* [Instructions for the task] Everything from the line containing "for name, (at, up)" down to the line containing "obj.parent = empty" is to be returned exactly; include both boundary lines and leave out all others.
## begin Dataset content
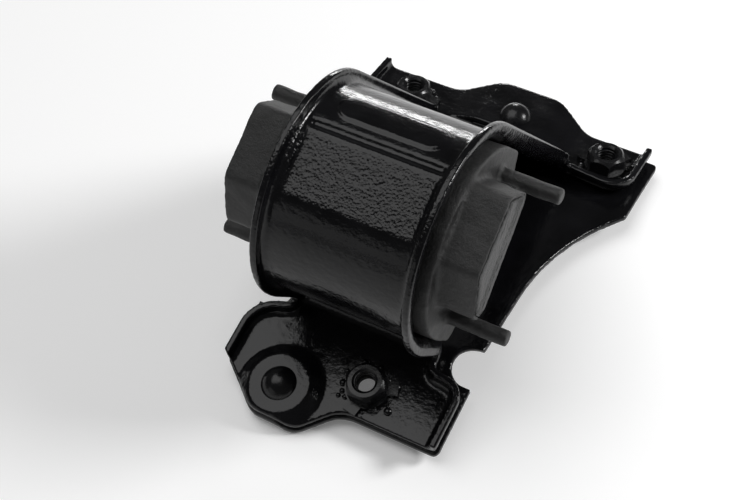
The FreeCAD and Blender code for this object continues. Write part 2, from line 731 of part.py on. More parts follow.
def weld_nut(at, up, ears):
    """Hexagon weld nut with a round flange and welded ears at the given angles."""
    hexagon = Part.makePolygon([
        VEC(NUT_FLATS / math.sqrt(3) * math.cos(math.radians(60 * i)),
            NUT_FLATS / math.sqrt(3) * math.sin(math.radians(60 * i)), 0) for i in range(7)])
    body = Part.Face(hexagon).extrude(VEC(0, 0, NUT_H - 1.0))
    crown = Part.makeCone(NUT_RING_R + 2.2, NUT_RING_R - 0.2, 2.4, VEC(0, 0, NUT_H - 2.4))
    crown = crown.common(Part.Face(hexagon).extrude(VEC(0, 0, NUT_H)))
    body = body.common(Part.makeCylinder(NUT_FLANGE_R, NUT_H - 2.4)).fuse(crown)
    flange = Part.makeCylinder(NUT_FLANGE_R, NUT_FLANGE_T)
    for a in ears:
        ear = Part.makeBox(NUT_EAR, 6.0, NUT_FLANGE_T, VEC(0, -3.0, 0))
        ear.rotate(ORIGIN, VEC(0, 0, 1), a)
        flange = flange.fuse(ear)
    nut = body.fuse(flange)
    nut = nut.cut(Part.makeCylinder(NUT_HOLE_R, NUT_H + 2, VEC(0, 0, -1)))
    mouth = Part.makeCone(NUT_HOLE_R, NUT_MOUTH_R, NUT_MOUTH_R - NUT_HOLE_R,
                          VEC(0, 0, NUT_H - NUT_MOUTH_R + NUT_HOLE_R))
    nut = nut.cut(mouth)
    return set_on(fixed(nut), at, up)


def build():
    upper = upper_shell()
    lower = lower_shell()
    core = inner_core()
    parts = {
        "upper_shell": upper,
        "lower_shell": lower,
        "inner_core": core,
        "rubber_cushion": cushion(upper, lower, core),
    }
    for name, (at, up) in rivet_places().items():
        parts[name] = rivet(at, up)
    for name, (at, up, ears) in nut_places().items():
        parts[name] = weld_nut(at, up, ears)
    return parts


os.makedirs("parts", exist_ok=True)
for node, shape in build().items():
    shape.rotate(ORIGIN, AXIS_X, LEAN)
    shape.exportStep("parts/" + node + ".step")
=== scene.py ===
import json
import math
import bpy
import bmesh
from mathutils import Matrix, Vector, noise


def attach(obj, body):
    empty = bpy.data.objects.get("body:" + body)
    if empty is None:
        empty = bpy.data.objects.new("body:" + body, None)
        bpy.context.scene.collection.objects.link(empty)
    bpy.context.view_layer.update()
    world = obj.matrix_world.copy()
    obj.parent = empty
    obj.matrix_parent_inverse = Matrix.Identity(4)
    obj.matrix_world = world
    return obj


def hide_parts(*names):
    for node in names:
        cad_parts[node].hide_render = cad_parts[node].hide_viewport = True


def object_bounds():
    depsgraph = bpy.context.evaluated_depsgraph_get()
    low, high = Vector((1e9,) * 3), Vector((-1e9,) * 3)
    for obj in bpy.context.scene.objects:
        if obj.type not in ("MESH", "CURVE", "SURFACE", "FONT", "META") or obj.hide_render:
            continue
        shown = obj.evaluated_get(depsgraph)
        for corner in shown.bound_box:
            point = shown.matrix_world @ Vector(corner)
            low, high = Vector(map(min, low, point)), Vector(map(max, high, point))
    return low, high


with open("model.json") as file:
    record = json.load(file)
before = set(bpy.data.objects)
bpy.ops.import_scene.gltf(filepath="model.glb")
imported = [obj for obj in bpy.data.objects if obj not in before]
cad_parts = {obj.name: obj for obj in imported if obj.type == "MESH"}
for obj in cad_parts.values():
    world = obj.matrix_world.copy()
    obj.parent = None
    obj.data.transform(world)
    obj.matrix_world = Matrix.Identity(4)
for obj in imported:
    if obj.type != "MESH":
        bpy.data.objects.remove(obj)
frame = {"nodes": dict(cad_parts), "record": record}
cadLow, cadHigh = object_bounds()    # the size of the solids, before anything is added
nodes = frame["nodes"]
mounts = {m["name"]: m for m in frame["record"]["mounts"]}
print("frame loaded:", len(nodes), "pieces")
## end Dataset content
* [Answer in full]
    for name, (at, up) in rivet_places().items():
        parts[name] = rivet(at, up)
    for name, (at, up, ears) in nut_places().items():
        parts[name] = weld_nut(at, up, ears)
    return parts


os.makedirs("parts", exist_ok=True)
for node, shape in build().items():
    shape.rotate(ORIGIN, AXIS_X, LEAN)
    shape.exportStep("parts/" + node + ".step")
=== scene.py ===
import json
import math
import bpy
import bmesh
from mathutils import Matrix, Vector, noise


def attach(obj, body):
    empty = bpy.data.objects.get("body:" + body)
    if empty is None:
        empty = bpy.data.objects.new("body:" + body, None)
        bpy.context.scene.collection.objects.link(empty)
    bpy.context.view_layer.update()
    world = obj.matrix_world.copy()
    obj.parent = empty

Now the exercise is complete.